*To be done:* Output the material beneath exactly, leaving nothing out.

*Dataset excerpt:*
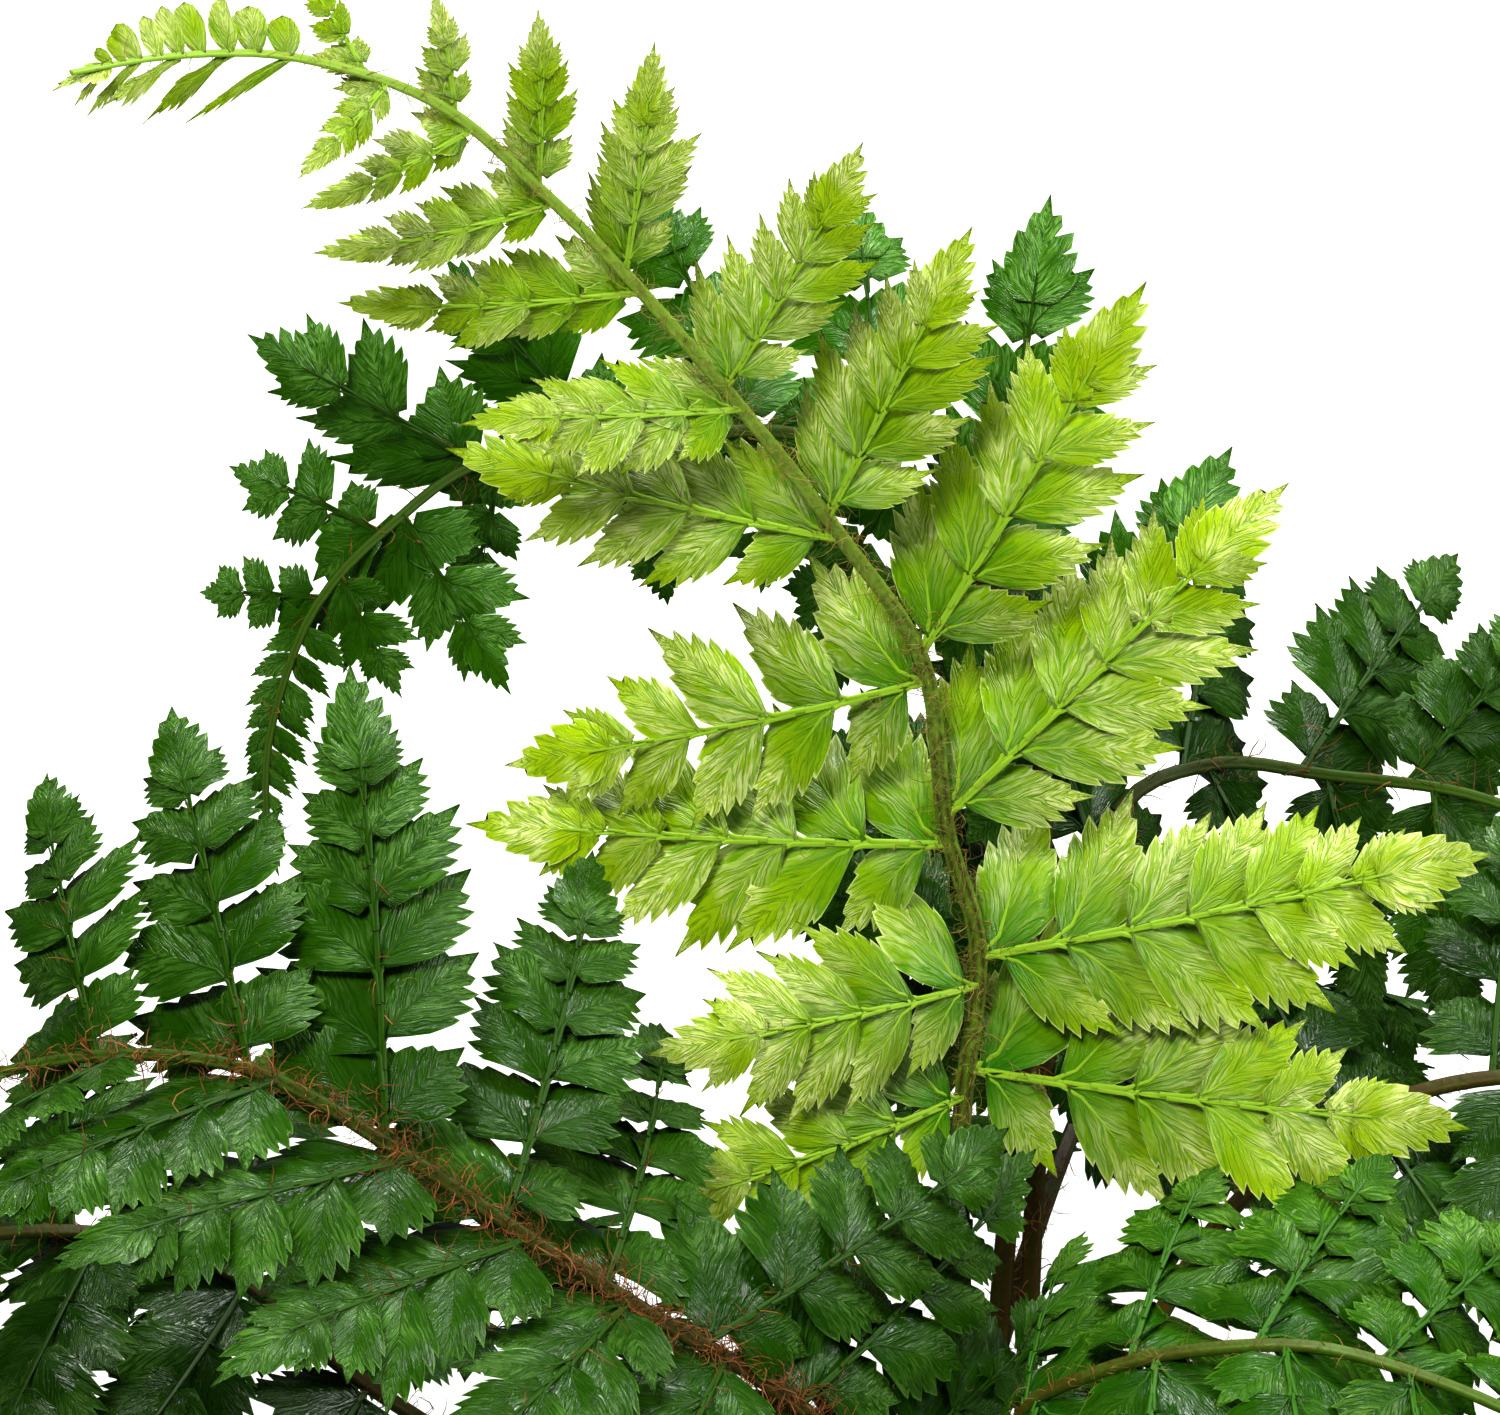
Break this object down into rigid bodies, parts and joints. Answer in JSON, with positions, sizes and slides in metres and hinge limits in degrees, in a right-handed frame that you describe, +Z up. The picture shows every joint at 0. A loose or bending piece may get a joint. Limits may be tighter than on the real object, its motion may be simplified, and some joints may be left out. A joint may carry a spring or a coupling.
{
  "type": "tassel fern",
  "caption": "Young tassel fern as lifted from its pot: a short scaly crown with a rosette of arching, glossy, twice-cut fronds, the youngest lime green and upright.",
  "frame": {"origin": "middle of the crown's flat cut underside, which stands on a surface", "axes": "+Z up, out of the crown; -Y towards the side with the tall young frond's upper face; +X to the right of that side"},
  "size_m": [0.3493, 0.333, 0.2728],
  "materials": {
    "lime_leaf": "satin",
    "green_leaf": "satin",
    "dark_leaf": "gloss",
    "rachis": "satin",
    "scales": "matt",
    "rhizome": "matt"
  },
  "bodies": {
    "root": {"crown": "rhizome", "frond_lime_tall": "lime_leaf", "frond_dark_behind": "dark_leaf", "frond_dark_right_back": "dark_leaf", "frond_dark_right": "dark_leaf", "frond_green_right_front": "green_leaf", "frond_dark_left_front": "dark_leaf", "frond_dark_left_low": "dark_leaf", "frond_lime_right_front": "lime_leaf", "frond_green_front": "green_leaf", "frond_green_left_front": "green_leaf", "frond_dark_left_back": "dark_leaf", "frond_dark_back": "dark_leaf"}
  },
  "joints": []
}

*Task answer:*
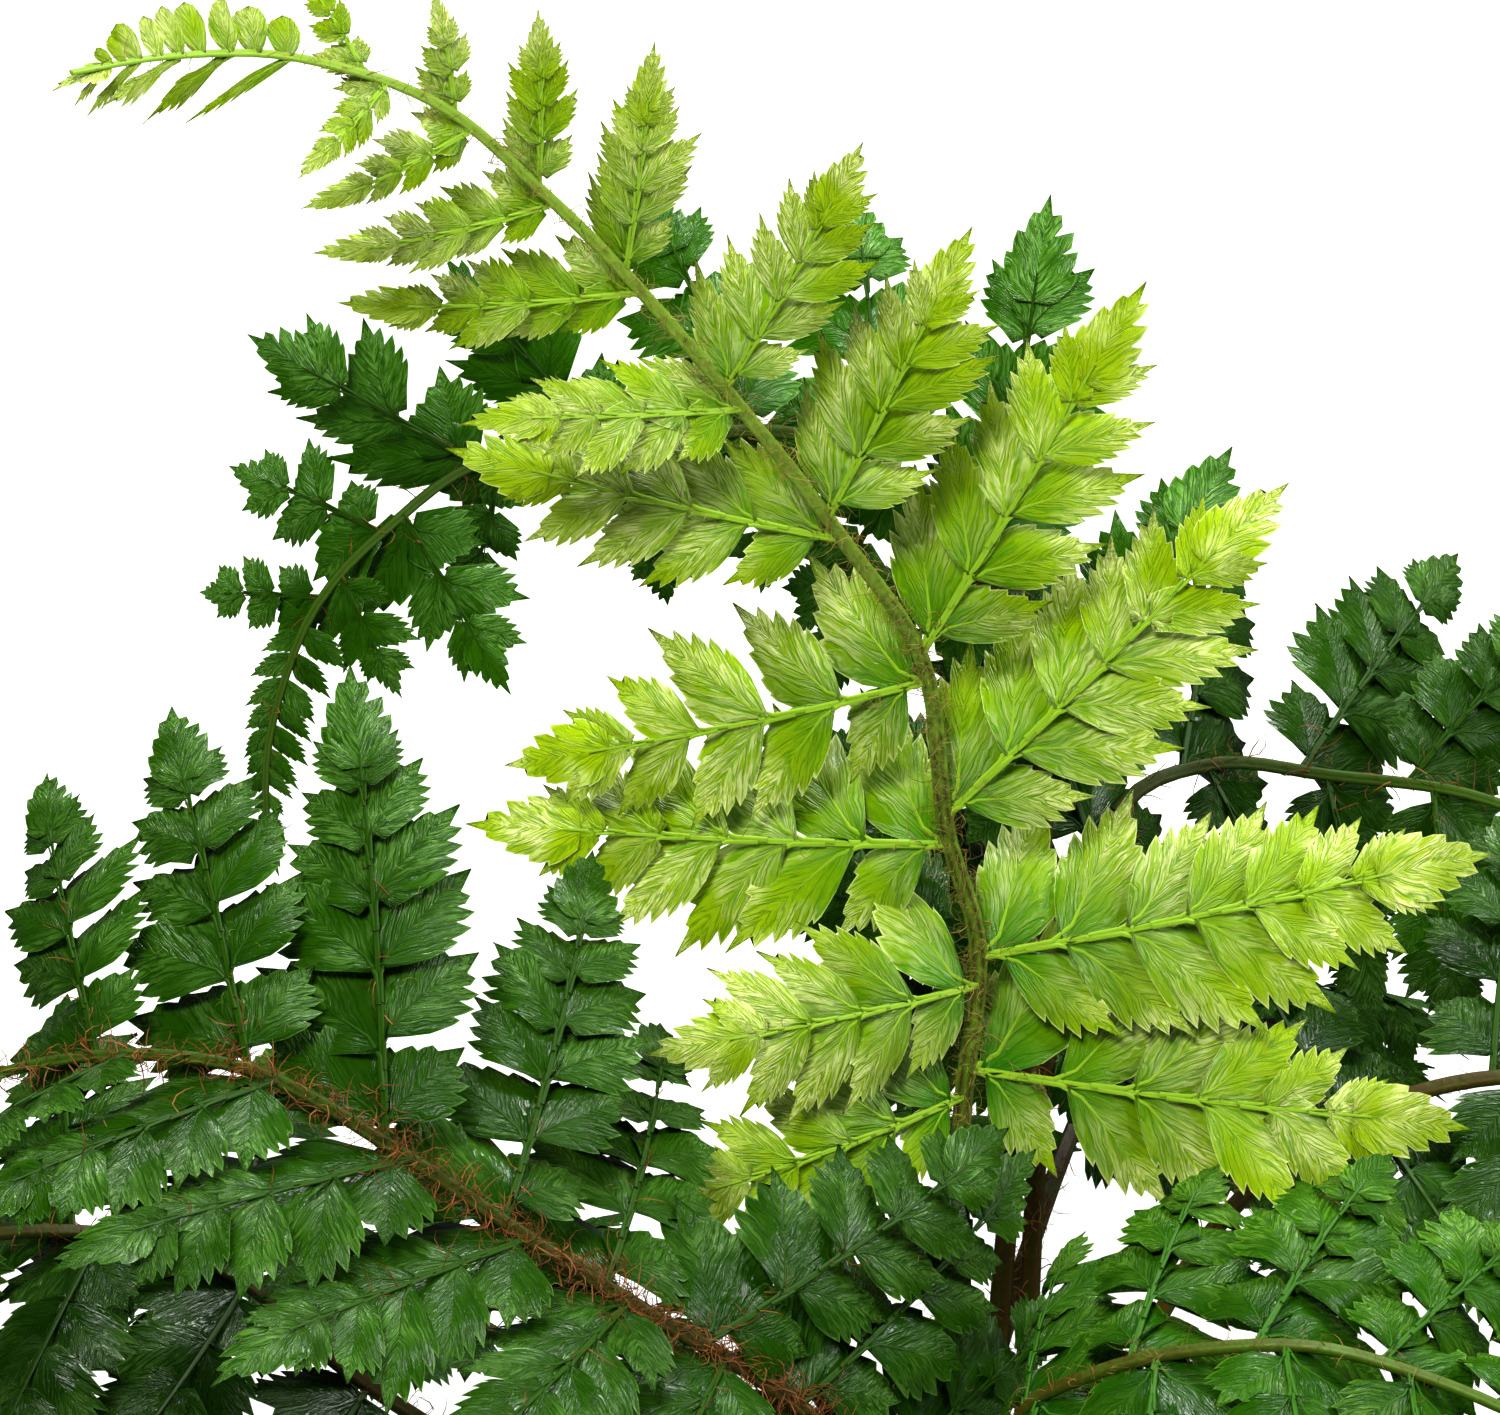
Break this object down into rigid bodies, parts and joints. Answer in JSON, with positions, sizes and slides in metres and hinge limits in degrees, in a right-handed frame that you describe, +Z up. The picture shows every joint at 0. A loose or bending piece may get a joint. Limits may be tighter than on the real object, its motion may be simplified, and some joints may be left out. A joint may carry a spring or a coupling.
{
  "type": "tassel fern",
  "caption": "Young tassel fern as lifted from its pot: a short scaly crown with a rosette of arching, glossy, twice-cut fronds, the youngest lime green and upright.",
  "frame": {"origin": "middle of the crown's flat cut underside, which stands on a surface", "axes": "+Z up, out of the crown; -Y towards the side with the tall young frond's upper face; +X to the right of that side"},
  "size_m": [0.3493, 0.333, 0.2728],
  "materials": {
    "lime_leaf": "satin",
    "green_leaf": "satin",
    "dark_leaf": "gloss",
    "rachis": "satin",
    "scales": "matt",
    "rhizome": "matt"
  },
  "bodies": {
    "root": {"crown": "rhizome", "frond_lime_tall": "lime_leaf", "frond_dark_behind": "dark_leaf", "frond_dark_right_back": "dark_leaf", "frond_dark_right": "dark_leaf", "frond_green_right_front": "green_leaf", "frond_dark_left_front": "dark_leaf", "frond_dark_left_low": "dark_leaf", "frond_lime_right_front": "lime_leaf", "frond_green_front": "green_leaf", "frond_green_left_front": "green_leaf", "frond_dark_left_back": "dark_leaf", "frond_dark_back": "dark_leaf"}
  },
  "joints": []
}